И с еще большим смирением другой писатель-дворянин, Толстой, пламенно и страстно уничижает себя только ради того, чтобы возвеличить безгласные, угнетенные массы: мы живем неправильно, они живут правильно. Он сменил дворянское платье на мужицкую рубаху, он стремится перенять у народа его простую, образную речь, его бесхитростное, смиренное благочестие, он хочет затеряться, раствориться в этой могучей животворящей силе.
Все великие русские писатели были единодушны в глубочайшем уважении к народу, все они, сравнивая выпавшую им на долю чистую, светлую жизнь с жизнью миллионов своих беззащитных, безъязыких братьев, несли тяжелое бремя некой роковой вины. Все они считали своим высочайшим призванием говорить от имени этого безгласного, не осознавшего себя народа и поведать миру его думы и стремления.
Но вот происходит чудо, нежданное и негаданное: тысячу лет молчавший народ внезапно сам обретает дар речи. Из собственной плоти он сотворил себе уста, из собственного глагола — своего глашатая, из собственной толщи — человека, и этого человека, этого писателя — своего писателя и заступника — он вытолкнул из своего гигантского лона, дабы он всему человечеству подал весть о русской народной жизни, о русском пролетариате, об униженных, угнетаемых и гонимых.
Этот человек, этот вестник, этот писатель явился в мир шестьдесят лет тому назад, и вот уже тридцать лет он непреклонно честный трибун и летописец целого поколения обездоленных и обделенных. Родители дали ему имя Алексей Пешков — он назвал себя Максимом Горьким, и сегодня, чествуя его, это им самим созданное имя с благодарностью повторяет весь духовный мир и все, кто подлинно сознает себя народом в семье других народов, потому что горечь его была благотворна для целого поколения, потому что голос его стал рупором целой нации, слово его — счастьем и великой милостью для духовной жизни нашего времени.
Этого некогда безвестного человека, Максима Горького, судьба нашла в самой гуще народа, среди мякины и отбросов, и возвысила его, дабы он свидетельствовал о жизни отверженных, поведал о муках русской и всечеловеческой нищеты. И для того, чтобы он мог свидетельствовать чистосердечно и правдиво, она дала ему в удел все виды труда, все невзгоды, все лишения и горести, — и все это он испытал и претерпел, прежде чем воплотил в художественном слове. Судьба посылала его во все слои пролетариата, и он был честным представителем его в незримом парламенте человечества; она долго держала его в суровой школе страданий и мук, прежде чем дозволила ему стать властителем слова и мастером образного воплощения.
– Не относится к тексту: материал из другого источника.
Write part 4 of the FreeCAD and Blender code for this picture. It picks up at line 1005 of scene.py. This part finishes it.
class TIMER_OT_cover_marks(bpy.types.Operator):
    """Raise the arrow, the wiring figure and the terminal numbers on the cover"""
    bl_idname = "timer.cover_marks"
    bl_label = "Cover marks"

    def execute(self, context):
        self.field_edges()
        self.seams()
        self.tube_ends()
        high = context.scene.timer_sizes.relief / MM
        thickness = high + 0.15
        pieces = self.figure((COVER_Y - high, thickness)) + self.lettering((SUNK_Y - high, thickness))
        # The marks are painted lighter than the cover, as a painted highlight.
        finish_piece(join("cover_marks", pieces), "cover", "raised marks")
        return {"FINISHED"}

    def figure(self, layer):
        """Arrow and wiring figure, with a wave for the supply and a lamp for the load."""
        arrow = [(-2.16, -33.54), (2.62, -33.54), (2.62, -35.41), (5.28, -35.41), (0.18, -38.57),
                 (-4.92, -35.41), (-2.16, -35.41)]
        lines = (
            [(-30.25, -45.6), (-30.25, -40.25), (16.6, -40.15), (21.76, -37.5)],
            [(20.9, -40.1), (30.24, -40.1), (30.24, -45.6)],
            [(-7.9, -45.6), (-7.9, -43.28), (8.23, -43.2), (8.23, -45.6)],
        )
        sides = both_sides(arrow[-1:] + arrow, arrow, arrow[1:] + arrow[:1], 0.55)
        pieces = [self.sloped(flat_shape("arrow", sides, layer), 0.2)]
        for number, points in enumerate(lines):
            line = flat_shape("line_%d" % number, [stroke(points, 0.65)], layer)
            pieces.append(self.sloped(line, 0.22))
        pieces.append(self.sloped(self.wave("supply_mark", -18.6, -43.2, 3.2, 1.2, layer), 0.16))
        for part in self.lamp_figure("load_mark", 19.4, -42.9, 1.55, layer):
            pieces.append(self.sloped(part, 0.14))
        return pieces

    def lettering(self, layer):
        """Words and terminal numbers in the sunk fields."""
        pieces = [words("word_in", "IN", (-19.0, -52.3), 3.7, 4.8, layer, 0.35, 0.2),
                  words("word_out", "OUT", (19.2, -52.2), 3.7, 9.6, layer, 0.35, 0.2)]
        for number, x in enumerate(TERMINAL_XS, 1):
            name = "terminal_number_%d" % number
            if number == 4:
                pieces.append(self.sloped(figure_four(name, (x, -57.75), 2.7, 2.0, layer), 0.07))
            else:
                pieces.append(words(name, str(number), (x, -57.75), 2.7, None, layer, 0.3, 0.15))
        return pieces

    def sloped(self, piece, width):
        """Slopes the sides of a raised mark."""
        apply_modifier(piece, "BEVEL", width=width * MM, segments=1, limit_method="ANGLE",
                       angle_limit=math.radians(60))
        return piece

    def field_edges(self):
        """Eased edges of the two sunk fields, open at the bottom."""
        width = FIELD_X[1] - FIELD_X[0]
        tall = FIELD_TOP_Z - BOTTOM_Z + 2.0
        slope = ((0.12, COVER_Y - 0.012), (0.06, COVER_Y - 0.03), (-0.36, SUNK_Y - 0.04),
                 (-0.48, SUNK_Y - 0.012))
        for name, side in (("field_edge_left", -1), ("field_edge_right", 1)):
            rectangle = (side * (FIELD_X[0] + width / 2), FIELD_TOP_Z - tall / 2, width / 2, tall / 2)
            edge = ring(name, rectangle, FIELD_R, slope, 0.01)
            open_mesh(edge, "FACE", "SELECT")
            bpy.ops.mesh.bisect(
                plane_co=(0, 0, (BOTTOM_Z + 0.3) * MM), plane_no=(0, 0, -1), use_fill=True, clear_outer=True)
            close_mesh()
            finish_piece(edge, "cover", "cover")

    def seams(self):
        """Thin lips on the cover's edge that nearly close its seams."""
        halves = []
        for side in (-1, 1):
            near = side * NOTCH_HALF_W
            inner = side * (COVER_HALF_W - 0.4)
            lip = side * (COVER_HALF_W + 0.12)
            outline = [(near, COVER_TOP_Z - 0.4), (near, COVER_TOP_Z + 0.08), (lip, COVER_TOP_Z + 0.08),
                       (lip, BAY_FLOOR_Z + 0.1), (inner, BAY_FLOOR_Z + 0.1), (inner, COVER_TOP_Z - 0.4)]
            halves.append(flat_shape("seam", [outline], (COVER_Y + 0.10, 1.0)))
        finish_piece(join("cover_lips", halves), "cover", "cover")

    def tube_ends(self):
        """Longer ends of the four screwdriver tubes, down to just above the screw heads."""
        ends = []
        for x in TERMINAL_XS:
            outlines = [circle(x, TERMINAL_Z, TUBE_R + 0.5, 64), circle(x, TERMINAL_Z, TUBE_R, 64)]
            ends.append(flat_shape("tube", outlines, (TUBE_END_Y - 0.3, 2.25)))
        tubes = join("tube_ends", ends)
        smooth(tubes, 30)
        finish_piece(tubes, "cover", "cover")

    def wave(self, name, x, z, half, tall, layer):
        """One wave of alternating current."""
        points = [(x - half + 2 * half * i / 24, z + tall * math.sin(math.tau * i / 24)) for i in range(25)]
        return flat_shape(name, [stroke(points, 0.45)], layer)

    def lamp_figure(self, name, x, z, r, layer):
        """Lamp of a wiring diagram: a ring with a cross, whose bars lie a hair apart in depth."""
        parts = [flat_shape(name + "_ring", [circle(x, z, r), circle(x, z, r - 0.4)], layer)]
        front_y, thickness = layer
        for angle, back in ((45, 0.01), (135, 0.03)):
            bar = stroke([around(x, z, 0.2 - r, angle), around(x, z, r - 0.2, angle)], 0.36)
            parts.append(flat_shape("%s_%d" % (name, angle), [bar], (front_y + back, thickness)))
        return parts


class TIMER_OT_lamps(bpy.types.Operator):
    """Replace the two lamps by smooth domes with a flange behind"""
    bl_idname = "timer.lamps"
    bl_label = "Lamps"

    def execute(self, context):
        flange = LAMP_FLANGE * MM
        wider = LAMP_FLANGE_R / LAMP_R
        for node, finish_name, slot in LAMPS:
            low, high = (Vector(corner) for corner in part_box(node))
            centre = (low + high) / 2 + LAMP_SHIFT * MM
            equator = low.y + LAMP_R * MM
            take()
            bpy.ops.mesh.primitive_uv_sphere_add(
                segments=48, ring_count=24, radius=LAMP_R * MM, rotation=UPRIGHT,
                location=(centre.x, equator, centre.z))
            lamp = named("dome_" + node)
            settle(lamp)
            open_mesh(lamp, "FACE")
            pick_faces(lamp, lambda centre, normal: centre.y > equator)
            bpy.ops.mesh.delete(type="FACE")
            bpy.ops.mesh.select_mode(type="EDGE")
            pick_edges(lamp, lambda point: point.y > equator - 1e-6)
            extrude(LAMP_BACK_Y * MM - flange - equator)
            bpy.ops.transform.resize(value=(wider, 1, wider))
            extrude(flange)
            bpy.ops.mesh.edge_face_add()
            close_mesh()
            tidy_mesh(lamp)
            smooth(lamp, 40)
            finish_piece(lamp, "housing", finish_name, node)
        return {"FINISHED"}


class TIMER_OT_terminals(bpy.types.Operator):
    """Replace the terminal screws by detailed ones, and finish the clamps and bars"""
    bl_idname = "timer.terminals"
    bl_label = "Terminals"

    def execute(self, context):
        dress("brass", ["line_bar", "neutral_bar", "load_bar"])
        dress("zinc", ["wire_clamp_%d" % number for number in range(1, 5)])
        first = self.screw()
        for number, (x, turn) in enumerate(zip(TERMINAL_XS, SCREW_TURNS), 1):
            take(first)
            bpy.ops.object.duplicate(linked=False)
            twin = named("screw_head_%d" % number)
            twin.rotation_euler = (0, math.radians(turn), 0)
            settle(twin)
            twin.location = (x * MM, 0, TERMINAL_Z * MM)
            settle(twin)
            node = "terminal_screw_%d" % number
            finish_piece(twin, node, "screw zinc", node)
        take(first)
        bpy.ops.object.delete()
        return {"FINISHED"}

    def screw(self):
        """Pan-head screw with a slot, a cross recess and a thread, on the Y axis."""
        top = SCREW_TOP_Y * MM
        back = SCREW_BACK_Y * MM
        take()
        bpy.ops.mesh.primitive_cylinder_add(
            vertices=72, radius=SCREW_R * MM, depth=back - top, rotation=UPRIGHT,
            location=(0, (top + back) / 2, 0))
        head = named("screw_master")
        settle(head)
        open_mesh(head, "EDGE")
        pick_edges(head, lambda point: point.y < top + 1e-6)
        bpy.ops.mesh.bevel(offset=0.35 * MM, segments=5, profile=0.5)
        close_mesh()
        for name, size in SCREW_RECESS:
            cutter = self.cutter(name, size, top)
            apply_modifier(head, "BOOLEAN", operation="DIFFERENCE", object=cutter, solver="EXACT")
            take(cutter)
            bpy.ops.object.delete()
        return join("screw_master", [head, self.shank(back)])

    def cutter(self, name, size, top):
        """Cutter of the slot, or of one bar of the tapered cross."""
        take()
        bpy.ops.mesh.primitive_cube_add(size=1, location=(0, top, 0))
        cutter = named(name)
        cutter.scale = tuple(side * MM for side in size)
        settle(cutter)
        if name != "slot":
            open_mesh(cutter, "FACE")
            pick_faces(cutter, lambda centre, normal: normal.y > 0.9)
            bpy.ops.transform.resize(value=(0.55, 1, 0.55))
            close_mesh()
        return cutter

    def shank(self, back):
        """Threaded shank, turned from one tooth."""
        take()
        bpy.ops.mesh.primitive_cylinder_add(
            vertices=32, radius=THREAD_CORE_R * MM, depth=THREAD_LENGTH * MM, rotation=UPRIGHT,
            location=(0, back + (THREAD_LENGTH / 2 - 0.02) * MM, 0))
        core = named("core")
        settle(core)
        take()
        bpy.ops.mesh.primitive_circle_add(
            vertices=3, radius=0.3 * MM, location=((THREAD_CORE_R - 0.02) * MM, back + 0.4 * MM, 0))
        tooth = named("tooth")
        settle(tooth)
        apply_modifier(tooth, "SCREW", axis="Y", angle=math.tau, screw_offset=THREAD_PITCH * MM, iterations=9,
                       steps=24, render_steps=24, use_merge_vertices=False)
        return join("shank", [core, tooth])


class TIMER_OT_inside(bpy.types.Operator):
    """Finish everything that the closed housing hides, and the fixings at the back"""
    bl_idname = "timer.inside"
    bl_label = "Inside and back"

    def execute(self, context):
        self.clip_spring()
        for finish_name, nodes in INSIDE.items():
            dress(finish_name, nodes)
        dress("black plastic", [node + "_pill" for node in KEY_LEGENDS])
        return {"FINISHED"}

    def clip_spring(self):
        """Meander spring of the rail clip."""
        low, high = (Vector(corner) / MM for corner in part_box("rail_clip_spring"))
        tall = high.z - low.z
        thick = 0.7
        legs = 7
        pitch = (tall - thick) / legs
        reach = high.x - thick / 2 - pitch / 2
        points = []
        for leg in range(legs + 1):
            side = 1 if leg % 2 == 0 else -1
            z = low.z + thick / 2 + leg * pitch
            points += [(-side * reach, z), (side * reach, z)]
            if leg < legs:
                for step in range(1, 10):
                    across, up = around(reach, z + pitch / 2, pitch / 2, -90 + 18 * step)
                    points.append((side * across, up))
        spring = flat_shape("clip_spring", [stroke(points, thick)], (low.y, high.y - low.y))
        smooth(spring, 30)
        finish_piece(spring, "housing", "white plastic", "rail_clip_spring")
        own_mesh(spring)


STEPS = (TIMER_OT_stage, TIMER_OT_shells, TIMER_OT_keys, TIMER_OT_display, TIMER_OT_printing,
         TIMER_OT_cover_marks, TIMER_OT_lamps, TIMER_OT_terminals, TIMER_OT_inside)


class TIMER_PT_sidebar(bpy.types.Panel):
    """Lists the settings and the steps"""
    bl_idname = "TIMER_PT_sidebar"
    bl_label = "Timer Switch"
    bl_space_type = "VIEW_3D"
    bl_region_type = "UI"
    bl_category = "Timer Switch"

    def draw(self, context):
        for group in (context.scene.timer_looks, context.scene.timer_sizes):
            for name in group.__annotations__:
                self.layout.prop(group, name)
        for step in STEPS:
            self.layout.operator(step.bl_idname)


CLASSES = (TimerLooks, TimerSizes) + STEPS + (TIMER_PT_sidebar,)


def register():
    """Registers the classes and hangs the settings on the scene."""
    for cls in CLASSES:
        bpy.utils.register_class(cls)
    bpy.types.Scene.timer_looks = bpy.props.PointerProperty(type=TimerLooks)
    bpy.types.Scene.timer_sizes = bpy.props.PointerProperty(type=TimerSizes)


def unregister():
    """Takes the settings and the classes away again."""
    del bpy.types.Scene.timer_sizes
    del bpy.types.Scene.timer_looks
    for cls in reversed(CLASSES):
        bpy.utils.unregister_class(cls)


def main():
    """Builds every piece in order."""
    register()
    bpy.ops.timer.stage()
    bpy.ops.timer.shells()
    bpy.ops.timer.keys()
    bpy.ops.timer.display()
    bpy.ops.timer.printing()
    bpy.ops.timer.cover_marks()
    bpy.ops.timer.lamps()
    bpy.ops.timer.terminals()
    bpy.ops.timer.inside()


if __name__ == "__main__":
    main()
Все стороны, все превратности пролетарского бытия суждено ему было узнать, прежде чем он обрел великий дар преображения — дар художника. Поэтому богатейшее, могучее творчество Максима Горького восхищает нас не только высоким мастерством, но и тем, что он ничего не получил в подарок от жизни,, все было завоевано, добыто тяжелым трудом, и блистательные, прославленные плоды этого труда были вырваны у враждебной действительности ценой горького опыта в ожесточенной борьбе.
Какая жизнь! Какая глубокая пропасть перед восхождением на вершину! Великого художника произвела на свет грязная, серая улочка на окраине Нижнего Новгорода, нужда качала его колыбель, нужда взяла его из школы, нужда бросила его в круговорот мира. Вся семья ютится в подвале, в двух каморках, и, чтобы добыть немного денег, несколько жалких грошей, маленький школьник роется в вонючих помойках и кучах мусора, собирает кости и тряпье, и товарищи отказываются сидеть рядом с ним, потому что от него якобы дурно пахнет.
Он очень любознателен, но даже начальную школу ему не удается окончить, и слабый, узкогрудый мальчик поступает учеником в обувной магазин, потом к чертежнику, работает посудником на волжском пароходе, портовым грузчиком, ночным сторожем, пекарем, разносчиком, железнодорожным рабочим, батраком, наборщиком; вечно гонимый поденщик, обездоленный, бесправный, бездомный, скитается он по большим дорогам то на Украине и на Дону, то в Бессарабии, в Крыму, в Тифлисе. нигде он не может удержаться, нигде его не удерживают, судьба неизменно, как злобный ветер, подхлестывает его, едва он найдет приют под каким-нибудь жалким кровом, и снова он, зиму и лето, натруженными ногами шагает по дорогам, голодный, оборванный, больной, вечно в тисках нужды.